Copy out all lines that carry the word "loose".

[Stored dataset items]
--- start ---

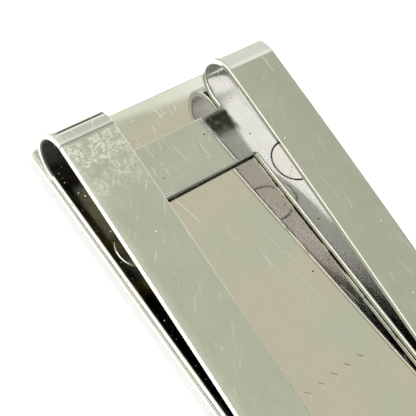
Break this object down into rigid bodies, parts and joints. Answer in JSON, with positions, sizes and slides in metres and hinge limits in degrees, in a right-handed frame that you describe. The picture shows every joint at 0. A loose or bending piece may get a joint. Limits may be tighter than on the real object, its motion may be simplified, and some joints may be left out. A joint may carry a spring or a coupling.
{
  "type": "money clip",
  "caption": "Polished metal money clip: thick rectangular plate with a folded spring frame riveted to its back, whose joined arms press banknotes against it.",
  "frame": {"origin": "under the middle of the clip, on the plate's front face, which lies on the table", "axes": "+Y along the clip towards the folded loops, +Z from the front face to the clamping arms, +X across"},
  "size_m": [0.026, 0.05, 0.0079],
  "materials": {
    "plate_metal": "polished mirror, fine handling scratches",
    "spring_metal": "polished spring sheet, fine scratches along its length",
    "rivet_metal": "polished flush with the sheet"
  },
  "bodies": {
    "root": {"front_plate": "plate_metal", "spring_base": "spring_metal", "left_bend": "spring_metal", "right_bend": "spring_metal", "rivets": "rivet_metal"},
    "arms": {"clamp_arms": "spring_metal"}
  },
  "joints": [
    {"name": "arm_flex", "type": "hinge", "parent": "root", "child": "arms", "pos_m": [0, 0.0217, 0.00515], "axis": [-1, 0, 0], "range_deg": [0, 8], "stiffness_Nm_per_rad": 1.5, "deforming": ["left_bend", "right_bend"]}
  ]
}
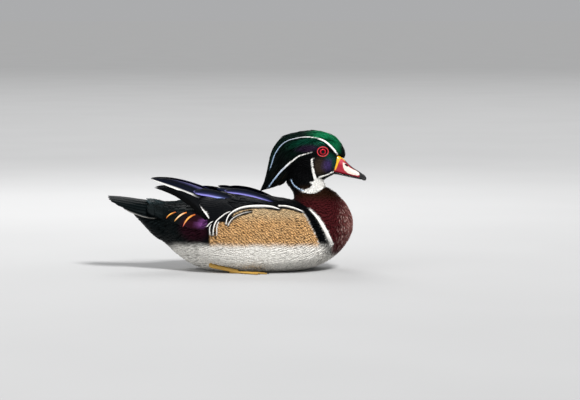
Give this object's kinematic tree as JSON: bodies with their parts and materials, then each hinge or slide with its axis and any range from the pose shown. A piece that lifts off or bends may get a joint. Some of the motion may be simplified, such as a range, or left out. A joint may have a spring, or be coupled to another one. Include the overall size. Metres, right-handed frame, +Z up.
{
  "type": "wood duck",
  "caption": "Life-size still model of a male wood duck swimming, with a long swept crest, folded wings and raised tail, resting on its belly.",
  "frame": {"origin": "on the floor, under the middle of the flat of the belly", "axes": "+X towards the bill, +Y to the bird's left side, +Z up"},
  "size_m": [0.3354, 0.1446, 0.18],
  "materials": {
    "breast_feathers": "soft satin feathers, maroon with white flecks, black and white bars before a tan flank",
    "head_feathers": "silky metallic green and purple feathers with white stripes",
    "wing_feathers": "glossy blue-black flight feathers and coverts with pale edges",
    "tail_feathers": "satin black feathers with a green tinge",
    "flank_feathers": "matt tan feathers with fine dark vermiculation, edged black and white",
    "plume_feathers": "narrow golden and maroon plumes",
    "bill_horn": "smooth horn, red and white with a yellow edge",
    "bill_black": "smooth black horn",
    "eye_glass": "polished red iris and black pupil under a clear surface",
    "eyelid_skin": "bare orange-red skin",
    "foot_skin": "scaled straw-yellow skin with dusky webs"
  },
  "bodies": {
    "root": {"torso": "breast_feathers", "neck": "head_feathers", "head": "head_feathers", "crest": "head_feathers", "bill_upper": "bill_horn", "bill_lower": "bill_black", "bill_nail": "bill_black", "eye_right": "eye_glass", "eye_left": "eye_glass", "eyelid_right": "eyelid_skin", "eyelid_left": "eyelid_skin", "wing_right": "wing_feathers", "wing_left": "wing_feathers", "primaries_right": "wing_feathers", "primaries_left": "wing_feathers", "flank_right": "flank_feathers", "flank_left": "flank_feathers", "rump": "tail_feathers", "undertail": "tail_feathers", "tail": "tail_feathers", "plume_right": "plume_feathers", "plume_left": "plume_feathers", "leg_right": "foot_skin", "leg_left": "foot_skin", "foot_right": "foot_skin", "foot_left": "foot_skin"}
  },
  "joints": []
}
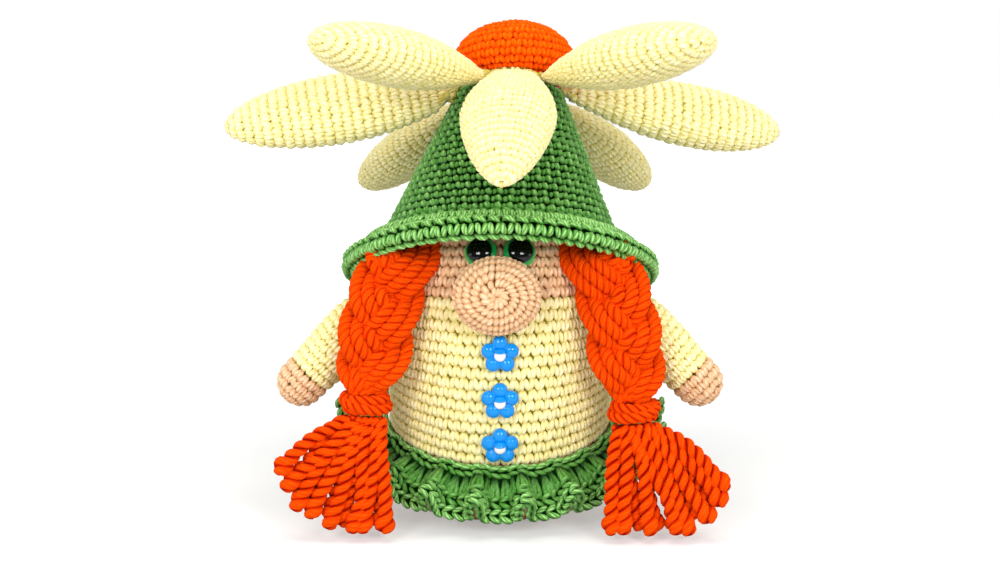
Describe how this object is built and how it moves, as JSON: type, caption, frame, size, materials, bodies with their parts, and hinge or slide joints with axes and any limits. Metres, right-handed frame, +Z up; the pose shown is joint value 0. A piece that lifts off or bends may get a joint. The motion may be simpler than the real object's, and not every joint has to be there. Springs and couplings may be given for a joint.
{
  "type": "crocheted gnome doll",
  "caption": "Stuffed crocheted gnome with a daisy on its tall brimmed hat, a big round nose, flower buttons, two plaits with loose tassels and a ruffled skirt.",
  "frame": {"origin": "on the flat seat, under the middle of the doll", "axes": "+Z up, face towards -Y, +X to the right as seen from the front"},
  "size_m": [0.2227, 0.1805, 0.1911],
  "materials": {
    "skin_yarn": "crocheted cotton yarn",
    "cream_yarn": "crocheted cotton yarn",
    "green_yarn": "crocheted cotton yarn",
    "orange_yarn": "crocheted cotton yarn",
    "hair_yarn": "twisted soft cord",
    "fibre": "loose fibre",
    "blue_plastic": "gloss",
    "white_bead": "gloss",
    "black_bead": "gloss",
    "eye_plastic": "gloss",
    "washer_plastic": "matt"
  },
  "bodies": {
    "body": {"base_cover": "skin_yarn", "shirt_cover": "cream_yarn", "head_cover": "skin_yarn", "body_stuffing": "fibre", "skirt_ruffle": "green_yarn", "hat_crown": "green_yarn", "hat_brim": "green_yarn", "hat_stuffing": "fibre", "brim_bead": "black_bead", "daisy_middle": "orange_yarn", "eye_left": "eye_plastic", "eye_washer_left": "washer_plastic", "eye_right": "eye_plastic", "eye_washer_right": "washer_plastic", "nose": "skin_yarn", "button_top": "blue_plastic", "button_top_bead": "white_bead", "button_middle": "blue_plastic", "button_middle_bead": "white_bead", "button_bottom": "blue_plastic", "button_bottom_bead": "white_bead"},
    "petal_front_body": {"petal_front": "cream_yarn"},
    "petal_front_right_body": {"petal_front_right": "cream_yarn"},
    "petal_right_body": {"petal_right": "cream_yarn"},
    "petal_back_right_body": {"petal_back_right": "cream_yarn"},
    "petal_back_left_body": {"petal_back_left": "cream_yarn"},
    "petal_left_body": {"petal_left": "cream_yarn"},
    "petal_front_left_body": {"petal_front_left": "cream_yarn"},
    "arm_left": {"arm_sleeve_left": "cream_yarn", "hand_left": "skin_yarn"},
    "plait_left_body": {"plait_left": "hair_yarn", "plait_tie_left": "hair_yarn"},
    "tassel_left_body": {"tassel_left": "hair_yarn"},
    "arm_right": {"arm_sleeve_right": "cream_yarn", "hand_right": "skin_yarn"},
    "plait_right_body": {"plait_right": "hair_yarn", "plait_tie_right": "hair_yarn"},
    "tassel_right_body": {"tassel_right": "hair_yarn"}
  },
  "joints": [
    {"name": "petal_front_bend", "type": "hinge", "parent": "body", "child": "petal_front_body", "pos_m": [0.00486, -0.00239, 0.1695], "axis": [-0.9986, 0.0523, 0], "range_deg": [-8, 15]},
    {"name": "petal_front_right_bend", "type": "hinge", "parent": "body", "child": "petal_front_right_body", "pos_m": [0.01745, 0.00153, 0.16813], "axis": [-0.7771, -0.6293, 0], "range_deg": [-8, 15]},
    {"name": "petal_right_bend", "type": "hinge", "parent": "body", "child": "petal_right_body", "pos_m": [0.0241, 0.01743, 0.16317], "axis": [0.1219, -0.9925, 0], "range_deg": [-8, 15]},
    {"name": "petal_back_right_bend", "type": "hinge", "parent": "body", "child": "petal_back_right_body", "pos_m": [0.01682, 0.0294, 0.15961], "axis": [0.7986, -0.6018, 0], "range_deg": [-8, 15]},
    {"name": "petal_back_left_bend", "type": "hinge", "parent": "body", "child": "petal_back_left_body", "pos_m": [-0.00668, 0.02842, 0.16024], "axis": [0.7431, 0.6691, 0], "range_deg": [-8, 15]},
    {"name": "petal_left_bend", "type": "hinge", "parent": "body", "child": "petal_left_body", "pos_m": [-0.01264, 0.01343, 0.16491], "axis": [-0.1045, 0.9945, 0], "range_deg": [-8, 15]},
    {"name": "petal_front_left_bend", "type": "hinge", "parent": "body", "child": "petal_front_left_body", "pos_m": [-0.00633, 0.00192, 0.16834], "axis": [-0.7547, 0.6561, 0], "range_deg": [-8, 15]},
    {"name": "arm_left_lift", "type": "hinge", "parent": "body", "child": "arm_left", "pos_m": [-0.04637, -0.02474, 0.08361], "axis": [0, 1, 0], "range_deg": [0, 20]},
    {"name": "plait_left_swing", "type": "hinge", "parent": "body", "child": "plait_left_body", "pos_m": [-0.038, -0.0385, 0.102], "axis": [-1, 0, 0], "range_deg": [0, 18]},
    {"name": "tassel_left_swing", "type": "hinge", "parent": "plait_left_body", "child": "tassel_left_body", "pos_m": [-0.0498, -0.046, 0.0371], "axis": [-1, 0, 0], "range_deg": [0, 24]},
    {"name": "arm_right_lift", "type": "hinge", "parent": "body", "child": "arm_right", "pos_m": [0.04637, -0.02474, 0.08361], "axis": [0, -1, 0], "range_deg": [0, 20]},
    {"name": "plait_right_swing", "type": "hinge", "parent": "body", "child": "plait_right_body", "pos_m": [0.038, -0.0385, 0.102], "axis": [-1, 0, 0], "range_deg": [0, 18]},
    {"name": "tassel_right_swing", "type": "hinge", "parent": "plait_right_body", "child": "tassel_right_body", "pos_m": [0.0498, -0.046, 0.0341], "axis": [-1, 0, 0], "range_deg": [0, 24]}
  ]
}
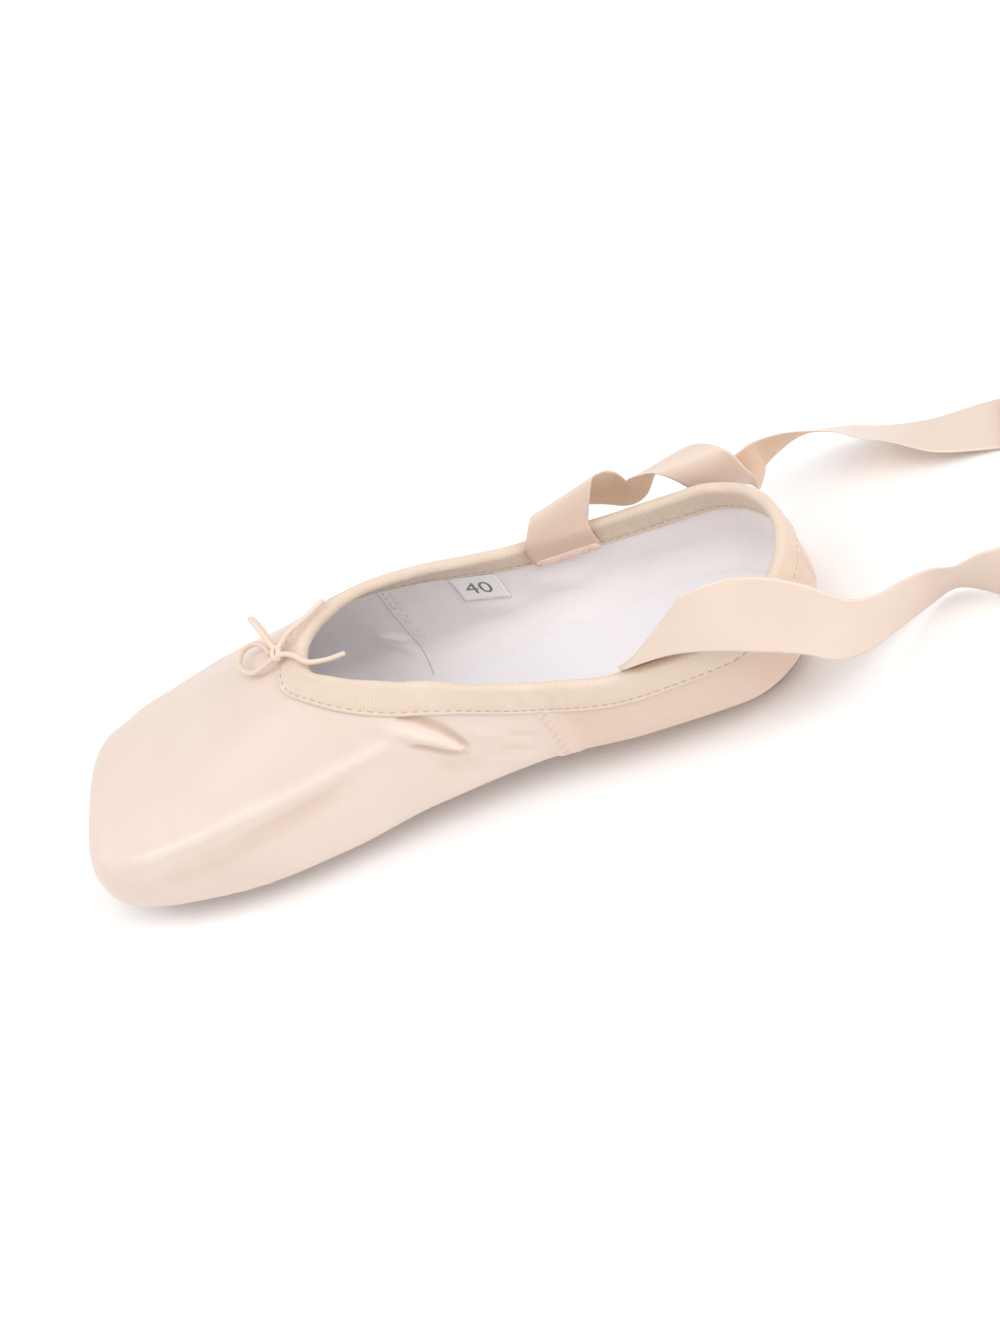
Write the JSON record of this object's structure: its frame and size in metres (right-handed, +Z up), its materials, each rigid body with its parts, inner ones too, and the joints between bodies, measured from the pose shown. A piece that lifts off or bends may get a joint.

--- end ---

• **Correct output**
Break this object down into rigid bodies, parts and joints. Answer in JSON, with positions, sizes and slides in metres and hinge limits in degrees, in a right-handed frame that you describe. The picture shows every joint at 0. A loose or bending piece may get a joint. Limits may be tighter than on the real object, its motion may be simplified, and some joints may be left out. A joint may carry a spring or a coupling.
  "caption": "Stuffed crocheted gnome with a daisy on its tall brimmed hat, a big round nose, flower buttons, two plaits with loose tassels and a ruffled skirt.",
    "fibre": "loose fibre",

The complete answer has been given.